Seeing as there are no sites to see, no restaurants, and no culture on the island, we chose this stop to drop our $$$ on a cruise excursion. There are lots of shore excursions to choose from including kayaking, inflatable waterpark, parasailing, massages, you name it. We decided on the “Reef Snorkeling and Sandbar Party Boat” option. It’s $46 which in my opinion is actually a very good deal as you get so much (including a free drink!) you wouldn’t be able to do anywhere else. Snorkeling was something that our hearts craved for for a long time now. Thus, when the opportunity presented itself to us, we did not waste so much of a minute and took the plunge instantly. With a great full face snorkeling mask to ensure our safety, this snorkeling experience was something that we would cherish for a long time to come.

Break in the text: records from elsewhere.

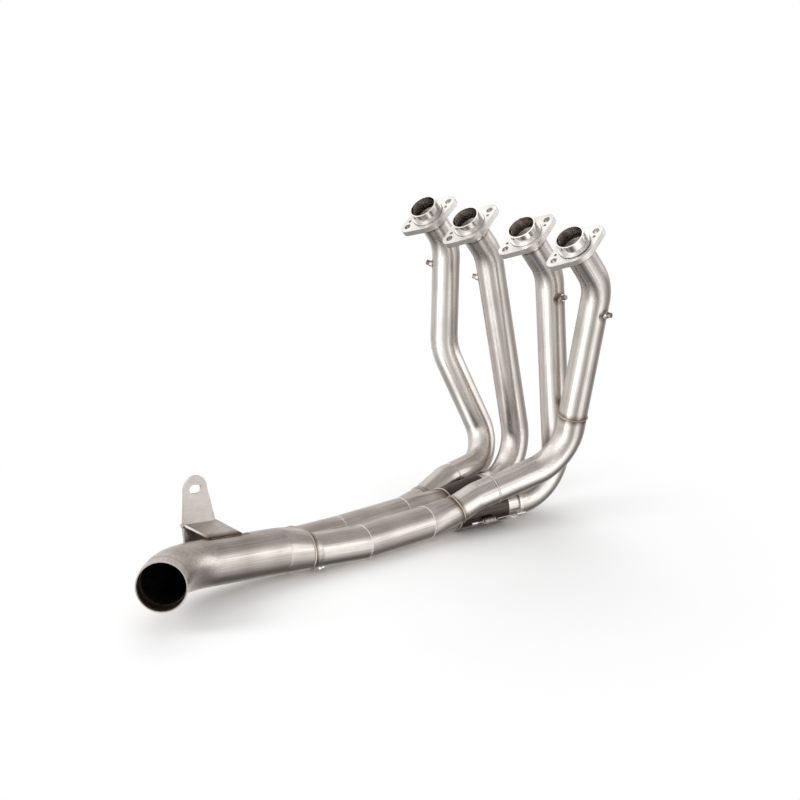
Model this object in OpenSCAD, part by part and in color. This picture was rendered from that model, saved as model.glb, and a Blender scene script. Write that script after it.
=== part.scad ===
// Four into two into one exhaust header for an across the frame four cylinder motorcycle.
// Millimetres. X runs from the first cylinder to the fourth, Y points forward on the motorcycle, Z is up.
// The origin is on the ground, straight under the middle of the whole part.

/* [Cylinder head] */
// distance between the two ports on each side
outer_pitch = 86; // [78:1:96]
// distance between the two middle ports
centre_gap = 104; // [94:1:120]
// height of the port line above the ground
port_height = 389.25; // [372:0.25:408]
// how far the port axis leans up from level
port_tilt = 51.3; // [45:0.1:58]

/* [Head pipes] */
// outside diameter of each head pipe
pipe_od = 38.1; // [35:0.1:38.5]
// wall thickness of the head pipes
pipe_wall = 1.5; // [1:0.1:2]
// centre line radius of the bends just under the ports
top_bend_radius = 62; // [50:1:70]
// centre line radius of the elbow at the foot of the first pipe
first_elbow_radius = 45; // [40:1:50]
// centre line radius of the elbow at the foot of the fourth pipe
fourth_elbow_radius = 66; // [58:1:70]
// centre line radius of the lower bend of the second pipe
second_elbow_radius = 62; // [54:1:62]
// centre line radius of the lower bend of the third pipe
third_elbow_radius = 65; // [54:1:65]
// centre line radius of the short drop into each collector
drop_radius = 60; // [50:1:80]

/* [Port rings] */
// outside diameter of the turned ring at its mouth
ring_od = 39.2; // [38.8:0.1:40.5]
// how far the ring stands out of the flange middle
ring_reach = 15.6; // [12:0.2:20]
// diameter of the shoulder that the flange pulls on
shoulder_od = 43.8; // [43:0.1:44]
// thickness of the shoulder
shoulder_thickness = 3; // [2:0.2:3.4]

/* [Flanges] */
// flange thickness
flange_thickness = 8; // [7:0.2:10]
// diameter of the open step that clears the shoulder
flange_step_bore = 44.6; // [44.4:0.1:46]
// diameter of the lower bore that hooks under the shoulder
flange_bore = 39.8; // [39.6:0.1:41]
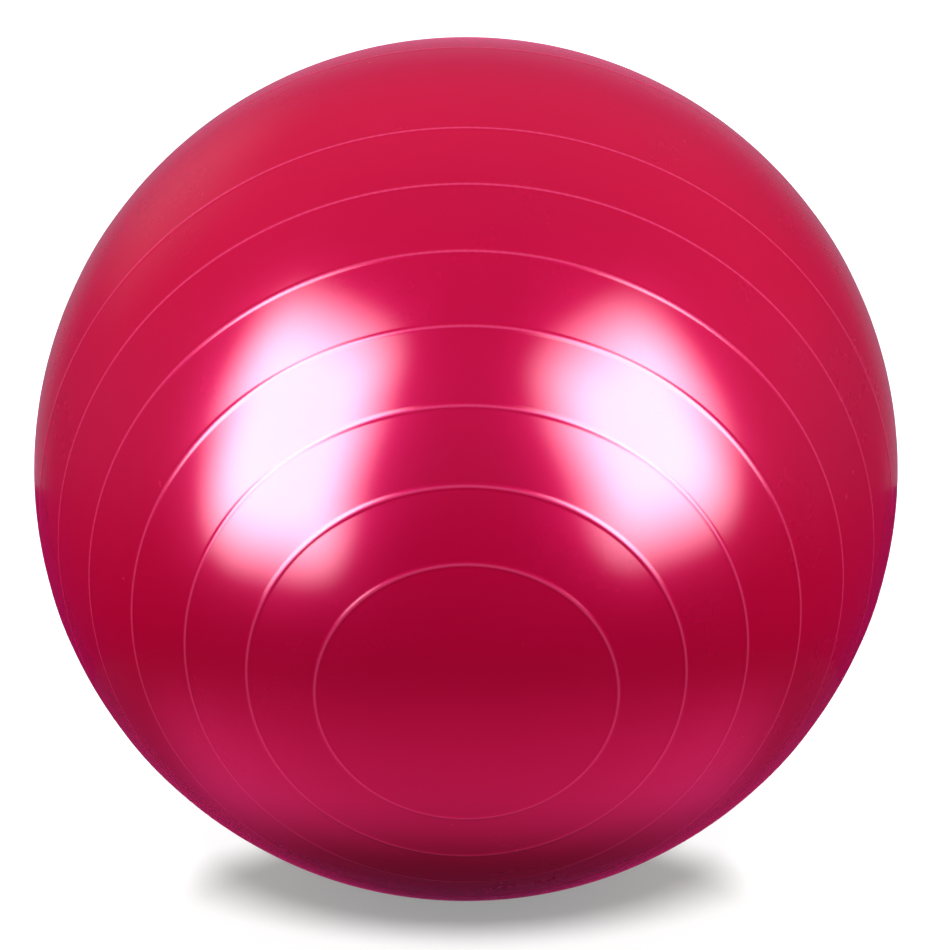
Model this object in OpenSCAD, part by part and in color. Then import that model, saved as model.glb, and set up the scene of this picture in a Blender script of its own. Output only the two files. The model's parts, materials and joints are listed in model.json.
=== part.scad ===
// Exercise ball: one moulded skin with raised rings, a valve seat bonded in it, and a push-in plug.
// The origin is the middle of the flat on which the ball rests, with +Z up.
// The rings, the seat and the plug share one axis through the ball's middle, which leans back and up.

/* [Ball] */
// Diameter of the inflated ball over its plain bands
ball_d = 650; // [450:10:850]
// Thickness of the inflated skin
skin_t = 0.9; // [0.6:0.1:2]
// Diameter of the flat that the ball's own weight presses against the floor
rest_flat_d = 68; // [40:1:80]
// Angle of the valve's axis above the horizontal
axis_rise = 21; // [0:1:45]

/* [Moulded rings] */
// Rings on each half, between the pole and the parting ring
ring_count = 7; // [1:1:8]
// Angle from the pole to the first ring
first_ring = 16.6; // [12:0.1:20]
// Angle from the first ring to the second
ring_pitch = 8.15; // [6:0.05:8.2]
// How much each gap between rings is wider than the one before
ring_growth = 0.17; // [0:0.01:0.2]
// Width of a ring at its foot
ring_w = 4.4; // [2:0.1:8]
// Height of a ring above the skin
ring_h = 0.7; // [0.3:0.1:1.2]

/* [Valve seat] */
// Diameter of the seat where it fills the hole in the skin
seat_d = 24; // [20:0.5:30]
// Depth from the skin's surface to the seat's inner end
seat_depth = 26; // [24:1:40]
// Diameter of the flange that is bonded under the skin
flange_d = 44; // [34:1:60]
// Thickness of that flange
flange_t = 1.6; // [1:0.1:3]
// Diameter of the bore for the plug
bore_d = 6.5; // [5:0.1:9]
// Diameter of the recess for the plug's head
recess_d = 15.4; // [12:0.1:18]
// Depth of that recess below the skin's surface
recess_depth = 2.4; // [1.5:0.1:4]
// Diameter of the raised collar on the skin round the valve
collar_d = 36; // [34:1:60]

/* [Valve plug] */
// Diameter of the plug's head
head_d = 14.8; // [10:0.1:15]
// Thickness of the head
head_t = 1.9; // [1:0.1:1.9]
// Length of the shank below the head
shank_len = 20; // [18:1:21]
// Diameter of the shank between its sealing rings
shank_d = 5.2; // [3.5:0.1:5.5]
// Number of sealing rings on the shank
seal_count = 3; // [1:1:4]
// Radial clearance of the sealing rings in the bore
seal_clearance = 0.05; // [0.02:0.01:0.1]

/* [Hidden] */
$fn = 120;

skin_r = ball_d / 2;
flat_r = rest_flat_d / 2;
// The flat lies this far below the ball's middle
centre_h = sqrt(skin_r * skin_r - flat_r * flat_r);

// A ring's outer face is a round of this radius, sunk so that only its crown stands proud
ring_r = (ring_w * ring_w / 4 + ring_h * ring_h) / (2 * ring_h);
ring_sink = ring_r - ring_h;
parting_ring = 90;
function ring_angle(k) = first_ring + k * ring_pitch + ring_growth * k * (k - 1) / 2;
half_rings = [for (k = [0 : ring_count - 1]) ring_angle(k)];
all_rings = concat(half_rings, [parting_ring], [for (a = half_rings) 180 - a]);
collar_angle = asin(collar_d / 2 / skin_r);

// Heights along the valve's axis, from the ball's middle
recess_floor = skin_r - recess_depth;
seat_end = skin_r - seat_depth;
seal_r = bore_d / 2 - seal_clearance;
// Length of a sealing ring, and the distance from one ring to the next
seal_len = 2;
seal_pitch = 4.5;
// Height and width of the bevel round the head
bevel_h = 0.5;
bevel_w = 1;
// The tapered tip
tip_len = 3;
tip_r = 1.9;
// The moulding core, from the tip up
core_r = 1.2;
core_len = 14;
// Radius of the fingernail notch beside the plug's head
notch_r = 1.8;

// Cuts cross the surfaces that they cut by this much
over = 1;
// A block or cylinder that reaches past the whole ball
far = 2 * ball_d;

// Puts what is drawn round the ball's middle, with the valve's axis along +Z, into its place
module placed() {
    translate([0, 0, centre_h]) rotate([axis_rise - 90, 0, 0]) children();
}

// Keeps only what lies above a height, in the ball's resting place
module above(height) {
    intersection() {
        children();
        translate([-far / 2, -far / 2, height]) cube(far);
    }
}

// One raised ring, at an angle from the pole
module ring(angle) {
    rotate_extrude()
        translate([(skin_r - ring_sink) * sin(angle), (skin_r - ring_sink) * cos(angle)])
            circle(r = ring_r);
}

module ball_skin() {
    color([0.78, 0.05, 0.25]) difference() {
        above(0) placed() difference() {
            union() {
                sphere(r = skin_r);
                for (angle = all_rings) ring(angle);
                ring(collar_angle);
            }
            translate([0, 0, seat_end]) cylinder(d = seat_d, h = far);
        }
        // The air space, with its own flat a skin's thickness above the floor
        above(skin_t) placed() sphere(r = skin_r - skin_t);
    }
}

// Half of the seat's section, to the right of the axis
module seat_section() {
    difference() {
        union() {
            // The sleeve, flush with the skin's surface
            intersection() {
                circle(r = skin_r);
                translate([bore_d / 2, seat_end]) square([(seat_d - bore_d) / 2, seat_depth + over]);
            }
            // The flange, against the skin's inner face
            intersection() {
                difference() {
                    circle(r = skin_r - skin_t);
                    circle(r = skin_r - skin_t - flange_t);
                }
                translate([bore_d / 2, 0]) square([(flange_d - bore_d) / 2, far]);
            }
        }
        translate([0, recess_floor]) square([recess_d / 2, recess_depth + over]);
    }
}

module valve_seat() {
    color([0.7, 0.04, 0.22]) placed() difference() {
        rotate_extrude() seat_section();
        translate([recess_d / 2, 0, recess_floor]) cylinder(r = notch_r, h = recess_depth + over);
    }
}

module valve_plug() {
    color([0.93, 0.92, 0.9]) placed() translate([0, 0, recess_floor]) difference() {
        union() {
            // The head, with a bevelled rim
            cylinder(d = head_d, h = head_t - bevel_h);
            translate([0, 0, head_t - bevel_h])
                cylinder(d1 = head_d, d2 = head_d - 2 * bevel_w, h = bevel_h);
            // The shank, its sealing rings and its tip
            translate([0, 0, tip_len - shank_len]) cylinder(d = shank_d, h = shank_len - tip_len);
            for (k = [0 : seal_count - 1])
                translate([0, 0, -seal_pitch * (k + 0.5) - seal_len / 2])
                    cylinder(r = seal_r, h = seal_len);
            translate([0, 0, -shank_len]) cylinder(r1 = tip_r, r2 = shank_d / 2, h = tip_len);
        }
        translate([0, 0, -shank_len - over]) cylinder(r = core_r, h = core_len + over);
    }
}

ball_skin();
valve_seat();
valve_plug();
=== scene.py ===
"""Exercise ball: the finish of its moulded skin, valve seat and plug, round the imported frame."""
import json
import math

import bmesh
import bpy
from mathutils import Matrix, Vector


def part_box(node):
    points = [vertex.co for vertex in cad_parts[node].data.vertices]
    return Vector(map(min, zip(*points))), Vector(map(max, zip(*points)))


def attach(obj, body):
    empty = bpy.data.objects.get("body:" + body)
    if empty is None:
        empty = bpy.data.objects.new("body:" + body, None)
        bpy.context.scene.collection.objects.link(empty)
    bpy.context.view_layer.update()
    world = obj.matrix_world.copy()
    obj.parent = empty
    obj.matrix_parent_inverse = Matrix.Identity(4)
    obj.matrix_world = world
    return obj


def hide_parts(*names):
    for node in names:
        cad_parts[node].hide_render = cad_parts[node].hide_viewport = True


MM = 0.001

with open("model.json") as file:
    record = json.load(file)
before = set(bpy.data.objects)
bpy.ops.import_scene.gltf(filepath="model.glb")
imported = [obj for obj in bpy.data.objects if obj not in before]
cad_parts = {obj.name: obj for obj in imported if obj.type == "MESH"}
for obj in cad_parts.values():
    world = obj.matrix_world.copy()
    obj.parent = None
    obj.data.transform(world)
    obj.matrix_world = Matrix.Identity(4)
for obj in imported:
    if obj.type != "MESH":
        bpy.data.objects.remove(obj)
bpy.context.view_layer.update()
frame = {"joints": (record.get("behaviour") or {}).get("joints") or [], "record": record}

# Driving sizes, in millimetres unless the name says otherwise
RING_COUNT = 7
FIRST_RING = math.radians(16.6)
RING_PITCH = math.radians(8.15)
RING_GROWTH = math.radians(0.17)
PARTING_RING = math.radians(90)
RING_W = 5.0
RING_H = 0.22
COLLAR_R = 18
SKIN_T = 0.9
SEAT_R = 12
SEAT_DEPTH = 26
FLANGE_R = 22
FLANGE_T = 1.6
BORE_R = 3.25
RECESS_R = 7.7
RECESS_DEPTH = 2.4
NOTCH_R = 1.8
HEAD_R = 7.4
HEAD_T = 1.9
SHANK_LEN = 20
SHANK_R = 2.6
SEAL_R = 3.2
SEAL_PITCH = 4.5
SEAL_COUNT = 3
TIP_R = 1.9
TIP_LEN = 3
CORE_R = 1.2
CORE_LEN = 14
# Half a sealing ring's length, and the slope at each of its ends
SEAL_HALF = 1
SEAL_SLOPE = 0.4
# The shallow dish in the plug's head, the slope of its wall, and the bevel round the head
DISH_R = 3.2
DISH_DEPTH = 0.5
DISH_SLOPE = 0.6
BEVEL_W = 1
BEVEL_H = 0.5
# Rounding of the seat's and the plug's edges
SEAT_ROUND = 0.35
PLUG_ROUND = 0.2
# How finely the skin is made: angle of a plain step, and of the thin step at each foot of a ring
PLAIN_STEP = math.radians(1.6)
RING_EASE = math.radians(0.04)
# Steps across a ring, round the axis, and along the inner wall
RING_STEPS = 8
TURN_STEPS = 280
INNER_STEPS = 60
# Steps round the axis on the seat and on the plug
SEAT_STEPS = 128
PLUG_STEPS = 96
# Height over which the skin eases into the flat that the ball's weight presses in it
EASE_H = 0.8
# Painted highlight along each ring: the skin is paler from this height above the bands, up to this much
# at its crest
HIGHLIGHT_FROM = 0.12
CREST_HIGHLIGHT = 0.8
# Radius in metres of the dim room that the glossy skin mirrors
ROOM_R = 8

# The ball's middle, radius and valve axis, from the frame
crown = next(m for m in frame["record"]["mounts"] if m["name"] == "seat_crown")
pull = next(j for j in frame["joints"] if j["name"] == "plug_pull")
skin_low, skin_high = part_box("ball_skin")
BALL_R = (skin_high.y - skin_low.y) / 2 / MM
ball_middle = Vector(crown["pos_m"]) - Vector((0, 0, BALL_R * MM))
valve_axis = Vector(pull["axis"]).normalized()

# A piece is turned about Z, in millimetres from the ball's middle, then put into place by this
in_place = (
    Matrix.Translation(ball_middle)
    @ valve_axis.to_track_quat("Z", "Y").to_matrix().to_4x4()
    @ Matrix.Scale(MM, 4)
)


# ---------------------------------------------------------------- shapes

def on_sphere(radius, angle):
    """A point of a section, at an angle from the valve's axis."""
    return Vector((radius * math.sin(angle), 0, radius * math.cos(angle)))


def ring_angles():
    """Angles of every moulded ring from the valve's pole, and of the collar round the valve."""
    half = [
        FIRST_RING + k * RING_PITCH + RING_GROWTH * k * (k - 1) / 2
        for k in range(RING_COUNT)
    ]
    far_half = [math.pi - a for a in reversed(half)]
    return [math.asin(COLLAR_R / BALL_R), *half, PARTING_RING, *far_half]


def swept(bm, start, angle, steps):
    """Carries a vertex round the ball's middle, away from the pole, and returns where it ends."""
    made = bmesh.ops.spin(
        bm, geom=[start], cent=(0, 0, 0), axis=(0, 1, 0), dvec=(0, 0, 0),
        angle=angle, steps=steps, use_merge=False, use_normal_flip=False, use_duplicate=False,
    )
    return next(g for g in made["geom_last"] if isinstance(g, bmesh.types.BMVert))


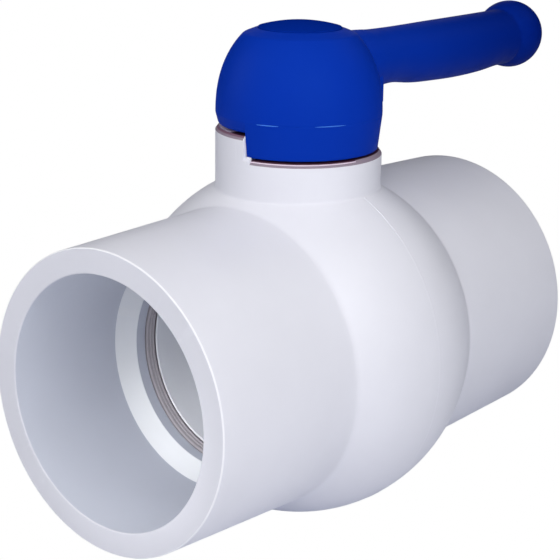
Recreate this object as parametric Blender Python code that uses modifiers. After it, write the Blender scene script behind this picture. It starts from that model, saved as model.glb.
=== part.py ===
"""A 2 inch PVC ball valve with plain solvent-weld sockets, in metres.

The pipe runs along X and the stem points up Z, so the origin is the middle of the ball.
The valve is modelled open, with its lever lying over the +X socket.
"""

import math

import bmesh
import bpy

# Sockets
HALF_LENGTH = 0.0678  # from the ball's middle to a socket's end face
SOCKET_MOUTH_RADIUS = 0.03015  # bore for a 60.3 mm pipe
SOCKET_FLOOR_RADIUS = 0.0300  # the bore narrows slightly, so that the pipe wedges
SOCKET_FLOOR_X = 0.0348
SOCKET_END_RADIUS = 0.03615
END_EDGE = 0.0006  # bevel on both edges of the end face
SHOULDER_X = 0.0310  # where the conical pipe stop meets the port
PORT_RADIUS = 0.0263

# Ball chamber
BULGE_RADIUS = 0.0446
BULGE_HALF_WIDTH = 0.0424  # semi-axis of the bulge along the pipe
CREASE_X = 0.0230  # where the bulge meets a socket
CHAMBER_RADIUS = 0.0365
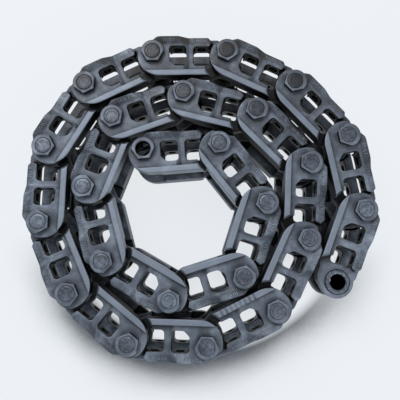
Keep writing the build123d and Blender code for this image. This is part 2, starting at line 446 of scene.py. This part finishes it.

We started off sailing away on these crystal clear turquoise waters until Cococay island was out of sight (there were still lots of other small uninhabited Cays). The boat driver, bartender, and snorkeling instructor were three Bahamian guys who are lovin’ the island life and know all the best spots.
After a quick run down of the snorkeling gear we squeezed into our flippers and hopped off the boat into warm, perfectly clear ocean. That is, after we’d taken off all shiny jewelry….because it attracts barracudas….(gulp).As we first started paddling in a group, smacking each other with our fins and getting used to the open water, one of our guides yelled “Come look! There’s a barracuda!”. Everyone started struggling past me to get a closer look as I bobbed there in the water thinking, Am I the only sane person here? Why is everyone swimming toward the barracuda???!?!?! Seriously. I will never understand.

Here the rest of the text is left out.